# SUPPLIED INFORMATION:
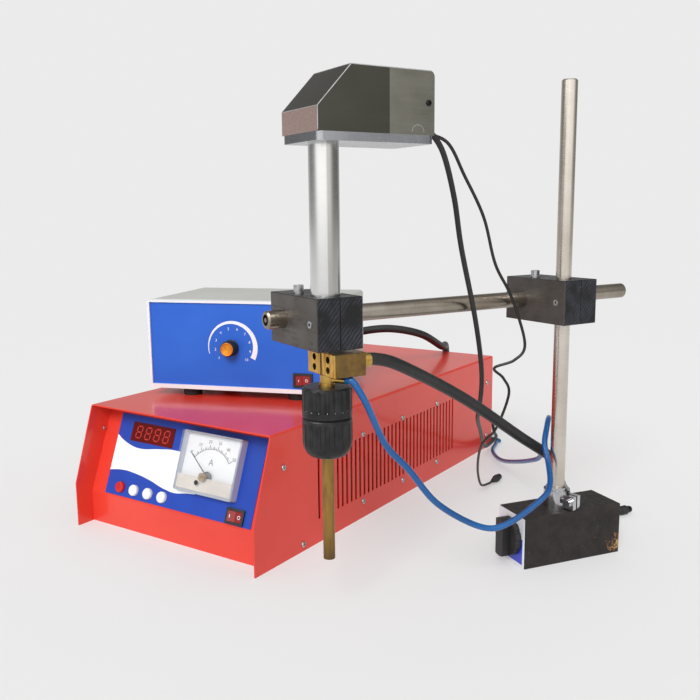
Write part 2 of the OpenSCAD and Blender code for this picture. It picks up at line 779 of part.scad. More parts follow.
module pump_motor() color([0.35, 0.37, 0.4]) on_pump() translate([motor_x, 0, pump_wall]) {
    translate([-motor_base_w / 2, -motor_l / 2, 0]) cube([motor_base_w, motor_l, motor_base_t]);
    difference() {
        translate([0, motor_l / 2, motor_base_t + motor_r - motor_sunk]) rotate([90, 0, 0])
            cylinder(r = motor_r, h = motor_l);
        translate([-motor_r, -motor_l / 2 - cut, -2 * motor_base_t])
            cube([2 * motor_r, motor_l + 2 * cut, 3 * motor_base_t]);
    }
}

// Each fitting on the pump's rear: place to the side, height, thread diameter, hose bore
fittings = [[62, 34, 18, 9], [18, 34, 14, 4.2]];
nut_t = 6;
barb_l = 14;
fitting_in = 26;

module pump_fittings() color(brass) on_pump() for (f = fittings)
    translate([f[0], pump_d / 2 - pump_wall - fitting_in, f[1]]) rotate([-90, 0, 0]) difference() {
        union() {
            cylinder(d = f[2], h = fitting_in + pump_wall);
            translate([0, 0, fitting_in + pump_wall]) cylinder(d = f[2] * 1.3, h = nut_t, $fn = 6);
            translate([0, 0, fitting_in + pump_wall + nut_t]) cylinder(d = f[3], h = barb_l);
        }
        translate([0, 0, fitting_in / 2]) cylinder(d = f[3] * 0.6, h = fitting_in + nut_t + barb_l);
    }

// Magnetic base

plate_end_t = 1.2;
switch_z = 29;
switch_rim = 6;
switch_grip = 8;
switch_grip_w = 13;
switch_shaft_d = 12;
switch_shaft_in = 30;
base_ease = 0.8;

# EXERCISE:
Output all of the material, please, exactly as it stands.

# SOLVED PROBLEM:
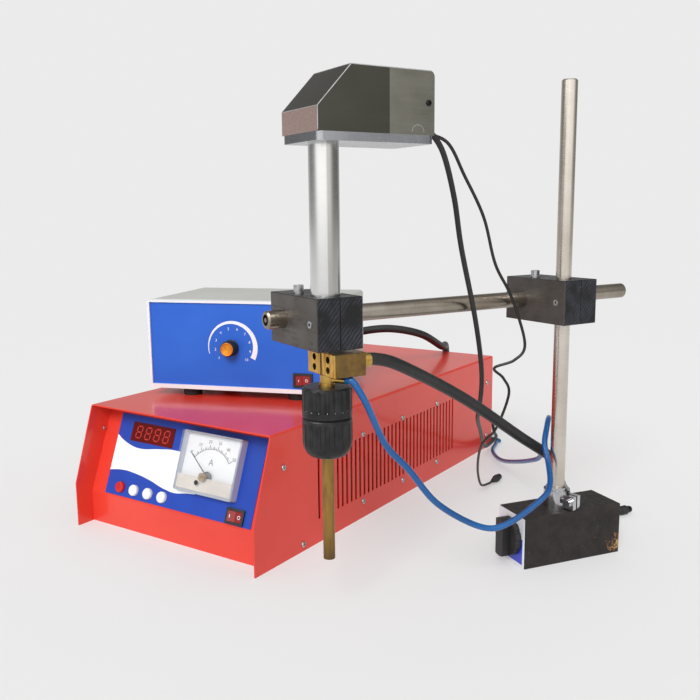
Write part 2 of the OpenSCAD and Blender code for this picture. It picks up at line 779 of part.scad. More parts follow.
module pump_motor() color([0.35, 0.37, 0.4]) on_pump() translate([motor_x, 0, pump_wall]) {
    translate([-motor_base_w / 2, -motor_l / 2, 0]) cube([motor_base_w, motor_l, motor_base_t]);
    difference() {
        translate([0, motor_l / 2, motor_base_t + motor_r - motor_sunk]) rotate([90, 0, 0])
            cylinder(r = motor_r, h = motor_l);
        translate([-motor_r, -motor_l / 2 - cut, -2 * motor_base_t])
            cube([2 * motor_r, motor_l + 2 * cut, 3 * motor_base_t]);
    }
}

// Each fitting on the pump's rear: place to the side, height, thread diameter, hose bore
fittings = [[62, 34, 18, 9], [18, 34, 14, 4.2]];
nut_t = 6;
barb_l = 14;
fitting_in = 26;

module pump_fittings() color(brass) on_pump() for (f = fittings)
    translate([f[0], pump_d / 2 - pump_wall - fitting_in, f[1]]) rotate([-90, 0, 0]) difference() {
        union() {
            cylinder(d = f[2], h = fitting_in + pump_wall);
            translate([0, 0, fitting_in + pump_wall]) cylinder(d = f[2] * 1.3, h = nut_t, $fn = 6);
            translate([0, 0, fitting_in + pump_wall + nut_t]) cylinder(d = f[3], h = barb_l);
        }
        translate([0, 0, fitting_in / 2]) cylinder(d = f[3] * 0.6, h = fitting_in + nut_t + barb_l);
    }

// Magnetic base

plate_end_t = 1.2;
switch_z = 29;
switch_rim = 6;
switch_grip = 8;
switch_grip_w = 13;
switch_shaft_d = 12;
switch_shaft_in = 30;
base_ease = 0.8;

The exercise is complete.